Do this →
Repeat, exactly as written, every line from the one holding "obj.parent = None" through the one holding "# Camera, at the photograph's viewing angle". Leave out all other lines.
>> Start Data extract
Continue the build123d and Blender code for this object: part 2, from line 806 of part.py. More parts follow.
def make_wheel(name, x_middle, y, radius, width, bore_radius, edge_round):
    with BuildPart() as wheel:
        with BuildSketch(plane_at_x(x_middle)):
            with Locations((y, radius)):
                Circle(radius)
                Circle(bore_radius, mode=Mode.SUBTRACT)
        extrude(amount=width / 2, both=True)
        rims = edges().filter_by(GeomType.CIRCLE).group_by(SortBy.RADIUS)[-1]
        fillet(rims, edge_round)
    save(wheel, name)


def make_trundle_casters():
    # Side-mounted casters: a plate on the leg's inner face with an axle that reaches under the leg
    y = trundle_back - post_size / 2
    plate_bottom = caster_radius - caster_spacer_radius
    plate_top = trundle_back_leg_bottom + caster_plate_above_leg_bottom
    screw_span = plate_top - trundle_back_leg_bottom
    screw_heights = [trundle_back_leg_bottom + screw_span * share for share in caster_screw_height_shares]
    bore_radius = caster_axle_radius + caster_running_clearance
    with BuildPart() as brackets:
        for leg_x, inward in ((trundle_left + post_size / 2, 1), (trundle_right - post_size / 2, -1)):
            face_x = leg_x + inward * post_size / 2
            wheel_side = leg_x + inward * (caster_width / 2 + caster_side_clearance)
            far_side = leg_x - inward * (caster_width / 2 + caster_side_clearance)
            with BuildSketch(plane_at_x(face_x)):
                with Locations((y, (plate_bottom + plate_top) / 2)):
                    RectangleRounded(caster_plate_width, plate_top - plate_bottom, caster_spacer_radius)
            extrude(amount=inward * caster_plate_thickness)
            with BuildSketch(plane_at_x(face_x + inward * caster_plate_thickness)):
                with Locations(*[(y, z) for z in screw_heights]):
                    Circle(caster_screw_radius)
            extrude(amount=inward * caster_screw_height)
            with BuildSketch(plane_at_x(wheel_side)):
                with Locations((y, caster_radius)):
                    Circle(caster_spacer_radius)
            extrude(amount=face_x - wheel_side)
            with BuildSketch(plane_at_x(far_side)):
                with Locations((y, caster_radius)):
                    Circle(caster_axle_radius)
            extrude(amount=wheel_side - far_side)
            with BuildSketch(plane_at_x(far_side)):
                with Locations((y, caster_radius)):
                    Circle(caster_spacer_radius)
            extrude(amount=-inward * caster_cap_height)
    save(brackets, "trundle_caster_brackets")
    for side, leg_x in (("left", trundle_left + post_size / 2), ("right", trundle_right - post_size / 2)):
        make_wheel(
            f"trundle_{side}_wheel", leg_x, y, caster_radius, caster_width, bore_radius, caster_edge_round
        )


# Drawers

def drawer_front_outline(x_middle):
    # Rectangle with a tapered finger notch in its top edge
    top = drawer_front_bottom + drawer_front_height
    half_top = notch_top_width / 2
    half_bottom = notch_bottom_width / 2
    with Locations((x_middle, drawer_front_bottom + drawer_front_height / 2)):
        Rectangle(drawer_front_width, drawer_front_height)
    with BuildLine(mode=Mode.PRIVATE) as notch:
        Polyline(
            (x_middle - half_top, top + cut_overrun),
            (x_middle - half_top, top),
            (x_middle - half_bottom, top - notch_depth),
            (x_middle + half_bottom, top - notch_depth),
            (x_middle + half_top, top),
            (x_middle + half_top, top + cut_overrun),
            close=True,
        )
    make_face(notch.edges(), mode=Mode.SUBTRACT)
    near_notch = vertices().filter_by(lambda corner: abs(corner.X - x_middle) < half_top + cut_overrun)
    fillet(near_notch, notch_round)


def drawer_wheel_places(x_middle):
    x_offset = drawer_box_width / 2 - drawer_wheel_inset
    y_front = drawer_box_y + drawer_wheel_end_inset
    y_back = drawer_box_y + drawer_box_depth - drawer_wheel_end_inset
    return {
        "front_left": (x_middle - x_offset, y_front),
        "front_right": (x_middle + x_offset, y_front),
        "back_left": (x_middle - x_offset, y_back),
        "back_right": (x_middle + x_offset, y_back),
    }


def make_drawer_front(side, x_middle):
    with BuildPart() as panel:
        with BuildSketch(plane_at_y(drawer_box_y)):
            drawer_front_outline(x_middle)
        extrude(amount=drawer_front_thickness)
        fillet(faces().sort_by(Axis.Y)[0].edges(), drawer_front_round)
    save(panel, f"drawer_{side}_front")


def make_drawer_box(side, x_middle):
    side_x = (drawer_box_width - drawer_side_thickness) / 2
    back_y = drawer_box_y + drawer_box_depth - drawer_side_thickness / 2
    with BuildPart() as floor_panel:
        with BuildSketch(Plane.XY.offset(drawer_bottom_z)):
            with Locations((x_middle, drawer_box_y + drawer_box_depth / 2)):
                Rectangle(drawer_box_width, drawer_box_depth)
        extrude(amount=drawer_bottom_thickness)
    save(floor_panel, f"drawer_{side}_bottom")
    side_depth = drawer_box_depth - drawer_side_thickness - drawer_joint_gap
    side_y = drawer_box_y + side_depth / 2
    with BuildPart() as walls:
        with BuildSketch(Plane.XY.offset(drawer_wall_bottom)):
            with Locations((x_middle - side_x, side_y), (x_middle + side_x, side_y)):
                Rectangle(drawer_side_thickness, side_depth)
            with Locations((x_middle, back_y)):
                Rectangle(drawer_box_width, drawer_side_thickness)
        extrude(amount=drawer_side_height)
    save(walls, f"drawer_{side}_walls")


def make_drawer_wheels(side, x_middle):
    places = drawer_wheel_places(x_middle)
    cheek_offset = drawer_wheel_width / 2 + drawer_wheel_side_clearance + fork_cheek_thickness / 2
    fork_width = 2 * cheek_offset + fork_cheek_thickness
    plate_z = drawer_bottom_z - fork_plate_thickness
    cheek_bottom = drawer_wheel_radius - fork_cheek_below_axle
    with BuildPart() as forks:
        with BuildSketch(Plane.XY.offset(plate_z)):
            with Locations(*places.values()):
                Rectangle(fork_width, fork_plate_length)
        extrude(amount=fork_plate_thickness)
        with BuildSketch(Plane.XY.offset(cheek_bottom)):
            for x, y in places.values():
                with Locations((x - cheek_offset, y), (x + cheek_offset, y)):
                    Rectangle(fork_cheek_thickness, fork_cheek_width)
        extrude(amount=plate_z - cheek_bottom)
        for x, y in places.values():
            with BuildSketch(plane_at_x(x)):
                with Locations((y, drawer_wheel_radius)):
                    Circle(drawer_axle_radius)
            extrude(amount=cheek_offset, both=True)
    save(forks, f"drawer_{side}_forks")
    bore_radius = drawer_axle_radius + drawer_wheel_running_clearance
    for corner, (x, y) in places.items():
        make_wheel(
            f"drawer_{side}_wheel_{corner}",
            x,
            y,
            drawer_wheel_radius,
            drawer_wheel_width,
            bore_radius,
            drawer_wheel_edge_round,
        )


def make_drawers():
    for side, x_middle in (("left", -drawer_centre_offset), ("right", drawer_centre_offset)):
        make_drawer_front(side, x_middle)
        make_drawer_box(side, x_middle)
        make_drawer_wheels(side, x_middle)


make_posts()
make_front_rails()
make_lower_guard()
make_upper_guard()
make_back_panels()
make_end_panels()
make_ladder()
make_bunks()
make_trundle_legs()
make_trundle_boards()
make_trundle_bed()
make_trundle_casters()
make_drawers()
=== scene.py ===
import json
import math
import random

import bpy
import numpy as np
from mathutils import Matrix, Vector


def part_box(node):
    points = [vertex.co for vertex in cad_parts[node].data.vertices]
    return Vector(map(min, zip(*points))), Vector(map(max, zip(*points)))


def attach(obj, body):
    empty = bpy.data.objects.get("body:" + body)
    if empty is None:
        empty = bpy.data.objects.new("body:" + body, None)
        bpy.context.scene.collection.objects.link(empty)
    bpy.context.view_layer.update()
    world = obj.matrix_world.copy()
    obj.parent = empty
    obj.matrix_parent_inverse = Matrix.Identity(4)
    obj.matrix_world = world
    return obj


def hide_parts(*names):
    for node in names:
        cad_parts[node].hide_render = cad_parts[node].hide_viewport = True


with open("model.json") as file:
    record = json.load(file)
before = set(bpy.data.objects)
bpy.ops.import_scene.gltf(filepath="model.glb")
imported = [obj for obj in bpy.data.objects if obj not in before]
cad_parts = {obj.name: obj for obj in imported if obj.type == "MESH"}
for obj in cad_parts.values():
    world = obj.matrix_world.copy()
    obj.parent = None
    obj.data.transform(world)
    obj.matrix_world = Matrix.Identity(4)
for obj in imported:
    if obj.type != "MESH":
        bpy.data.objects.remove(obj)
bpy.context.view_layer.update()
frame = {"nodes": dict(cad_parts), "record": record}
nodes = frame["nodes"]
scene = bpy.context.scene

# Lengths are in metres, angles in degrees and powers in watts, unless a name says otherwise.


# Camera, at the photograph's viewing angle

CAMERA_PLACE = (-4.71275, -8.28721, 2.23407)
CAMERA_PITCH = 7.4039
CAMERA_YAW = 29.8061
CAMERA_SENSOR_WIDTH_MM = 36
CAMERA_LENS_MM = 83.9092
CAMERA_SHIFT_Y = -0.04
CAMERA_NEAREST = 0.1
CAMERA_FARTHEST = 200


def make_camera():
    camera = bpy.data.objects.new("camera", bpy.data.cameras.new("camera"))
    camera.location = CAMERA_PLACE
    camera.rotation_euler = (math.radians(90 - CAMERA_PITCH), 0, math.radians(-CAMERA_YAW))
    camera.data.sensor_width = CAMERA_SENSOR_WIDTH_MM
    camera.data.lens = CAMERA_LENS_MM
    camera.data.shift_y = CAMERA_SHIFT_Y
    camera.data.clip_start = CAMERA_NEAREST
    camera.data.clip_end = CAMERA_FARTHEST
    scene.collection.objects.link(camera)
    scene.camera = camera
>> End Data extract
Answer →
    obj.parent = None
    obj.data.transform(world)
    obj.matrix_world = Matrix.Identity(4)
for obj in imported:
    if obj.type != "MESH":
        bpy.data.objects.remove(obj)
bpy.context.view_layer.update()
frame = {"nodes": dict(cad_parts), "record": record}
nodes = frame["nodes"]
scene = bpy.context.scene

# Lengths are in metres, angles in degrees and powers in watts, unless a name says otherwise.


# Camera, at the photograph's viewing angle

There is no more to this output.